**Material provided:**
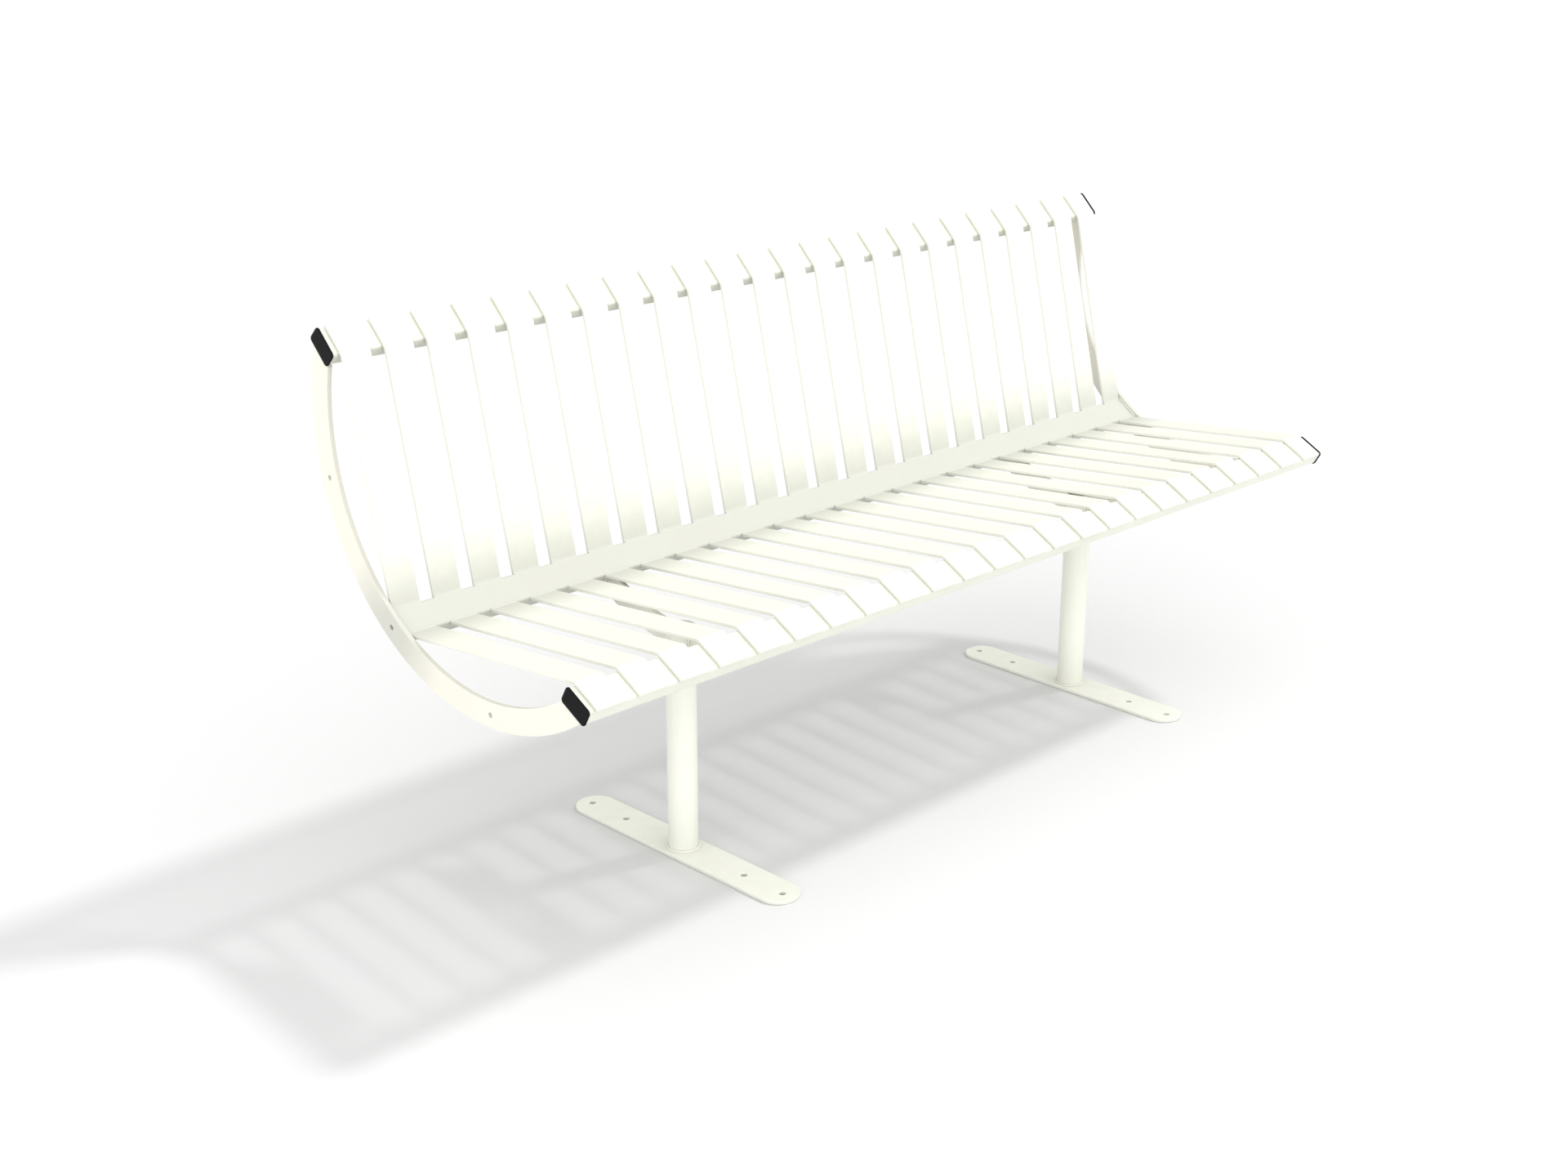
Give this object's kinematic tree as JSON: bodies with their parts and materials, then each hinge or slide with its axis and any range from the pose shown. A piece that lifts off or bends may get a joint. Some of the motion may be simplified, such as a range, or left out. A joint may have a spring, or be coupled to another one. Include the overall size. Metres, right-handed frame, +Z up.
{
  "type": "garden bench",
  "caption": "Steel garden bench: bent strips form the seat and back over rectangular rails, closed by curved end bars and carried on round posts with flat feet.",
  "frame": {"origin": "under the centre of the bounding box, on the floor", "axes": "+X along the bench towards the sitter's left, +Y towards the back, +Z up; the seat faces -Y"},
  "size_m": [1.8, 0.628, 0.8615],
  "materials": {
    "strip_coat": "cream satin powder coat",
    "bar_coat": "cream satin powder coat",
    "leg_coat": "cream satin powder coat",
    "cap_plastic": "black moulded polyethylene"
  },
  "bodies": {
    "root": {"top_rail": "strip_coat", "valley_rail": "strip_coat", "front_rail": "strip_coat", "rail_end_caps": "cap_plastic", "end_bar_left": "bar_coat", "end_bar_right": "bar_coat", "inner_bar_left": "bar_coat", "inner_bar_right": "bar_coat", "post_left": "leg_coat", "post_right": "leg_coat", "foot_left": "leg_coat", "foot_right": "leg_coat", "back_slat_01": "strip_coat", "back_slat_02": "strip_coat", "back_slat_03": "strip_coat", "back_slat_04": "strip_coat", "back_slat_05": "strip_coat", "back_slat_06": "strip_coat", "back_slat_07": "strip_coat", "back_slat_08": "strip_coat", "back_slat_09": "strip_coat", "back_slat_10": "strip_coat", "back_slat_11": "strip_coat", "back_slat_12": "strip_coat", "back_slat_13": "strip_coat", "back_slat_14": "strip_coat", "back_slat_15": "strip_coat", "back_slat_16": "strip_coat", "back_slat_17": "strip_coat", "back_slat_18": "strip_coat", "back_slat_19": "strip_coat", "back_slat_20": "strip_coat", "back_slat_21": "strip_coat", "back_slat_22": "strip_coat", "back_slat_23": "strip_coat", "back_slat_24": "strip_coat", "seat_slat_01": "strip_coat", "seat_slat_02": "strip_coat", "seat_slat_03": "strip_coat", "seat_slat_04": "strip_coat", "seat_slat_05": "strip_coat", "seat_slat_06": "strip_coat", "seat_slat_07": "strip_coat", "seat_slat_08": "strip_coat", "seat_slat_09": "strip_coat", "seat_slat_10": "strip_coat", "seat_slat_11": "strip_coat", "seat_slat_12": "strip_coat", "seat_slat_13": "strip_coat", "seat_slat_14": "strip_coat", "seat_slat_15": "strip_coat", "seat_slat_16": "strip_coat", "seat_slat_17": "strip_coat", "seat_slat_18": "strip_coat", "seat_slat_19": "strip_coat", "seat_slat_20": "strip_coat", "seat_slat_21": "strip_coat", "seat_slat_22": "strip_coat", "seat_slat_23": "strip_coat", "seat_slat_24": "strip_coat"}
  },
  "joints": []
}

**Goal of the exercise:**
Extract the data in full. Keep it word for word.

**Response:**
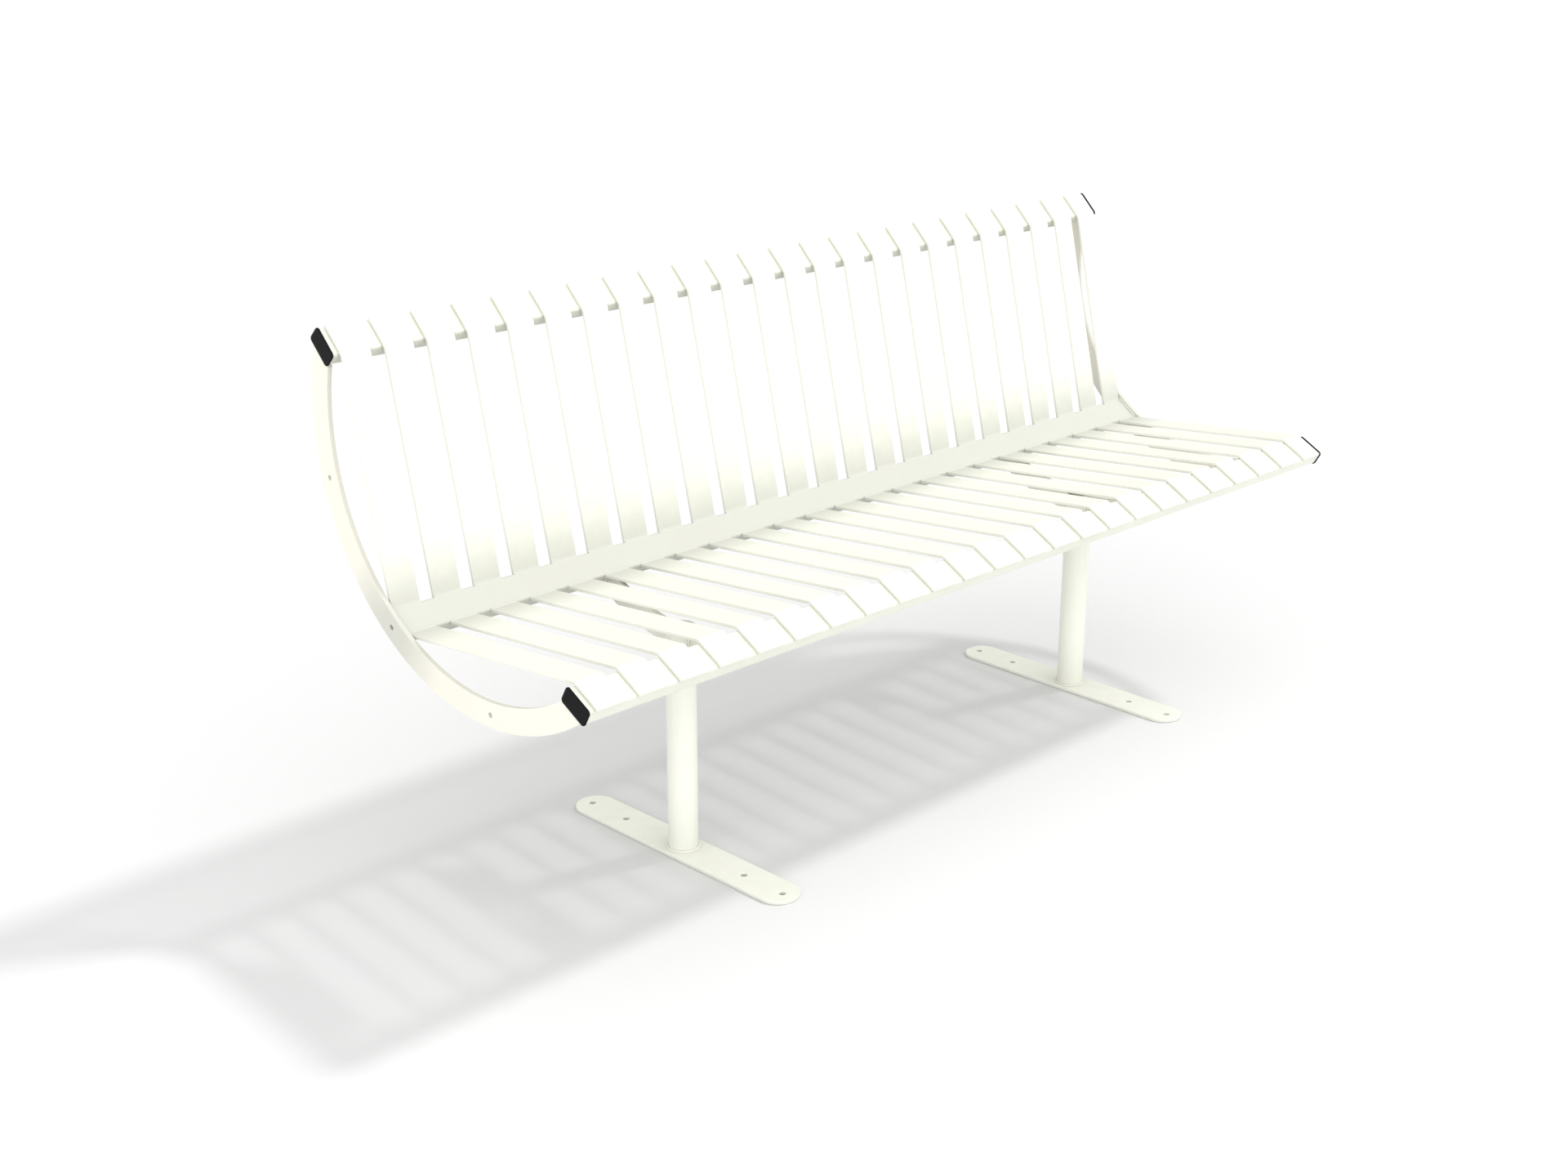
Give this object's kinematic tree as JSON: bodies with their parts and materials, then each hinge or slide with its axis and any range from the pose shown. A piece that lifts off or bends may get a joint. Some of the motion may be simplified, such as a range, or left out. A joint may have a spring, or be coupled to another one. Include the overall size. Metres, right-handed frame, +Z up.
{
  "type": "garden bench",
  "caption": "Steel garden bench: bent strips form the seat and back over rectangular rails, closed by curved end bars and carried on round posts with flat feet.",
  "frame": {"origin": "under the centre of the bounding box, on the floor", "axes": "+X along the bench towards the sitter's left, +Y towards the back, +Z up; the seat faces -Y"},
  "size_m": [1.8, 0.628, 0.8615],
  "materials": {
    "strip_coat": "cream satin powder coat",
    "bar_coat": "cream satin powder coat",
    "leg_coat": "cream satin powder coat",
    "cap_plastic": "black moulded polyethylene"
  },
  "bodies": {
    "root": {"top_rail": "strip_coat", "valley_rail": "strip_coat", "front_rail": "strip_coat", "rail_end_caps": "cap_plastic", "end_bar_left": "bar_coat", "end_bar_right": "bar_coat", "inner_bar_left": "bar_coat", "inner_bar_right": "bar_coat", "post_left": "leg_coat", "post_right": "leg_coat", "foot_left": "leg_coat", "foot_right": "leg_coat", "back_slat_01": "strip_coat", "back_slat_02": "strip_coat", "back_slat_03": "strip_coat", "back_slat_04": "strip_coat", "back_slat_05": "strip_coat", "back_slat_06": "strip_coat", "back_slat_07": "strip_coat", "back_slat_08": "strip_coat", "back_slat_09": "strip_coat", "back_slat_10": "strip_coat", "back_slat_11": "strip_coat", "back_slat_12": "strip_coat", "back_slat_13": "strip_coat", "back_slat_14": "strip_coat", "back_slat_15": "strip_coat", "back_slat_16": "strip_coat", "back_slat_17": "strip_coat", "back_slat_18": "strip_coat", "back_slat_19": "strip_coat", "back_slat_20": "strip_coat", "back_slat_21": "strip_coat", "back_slat_22": "strip_coat", "back_slat_23": "strip_coat", "back_slat_24": "strip_coat", "seat_slat_01": "strip_coat", "seat_slat_02": "strip_coat", "seat_slat_03": "strip_coat", "seat_slat_04": "strip_coat", "seat_slat_05": "strip_coat", "seat_slat_06": "strip_coat", "seat_slat_07": "strip_coat", "seat_slat_08": "strip_coat", "seat_slat_09": "strip_coat", "seat_slat_10": "strip_coat", "seat_slat_11": "strip_coat", "seat_slat_12": "strip_coat", "seat_slat_13": "strip_coat", "seat_slat_14": "strip_coat", "seat_slat_15": "strip_coat", "seat_slat_16": "strip_coat", "seat_slat_17": "strip_coat", "seat_slat_18": "strip_coat", "seat_slat_19": "strip_coat", "seat_slat_20": "strip_coat", "seat_slat_21": "strip_coat", "seat_slat_22": "strip_coat", "seat_slat_23": "strip_coat", "seat_slat_24": "strip_coat"}
  },
  "joints": []
}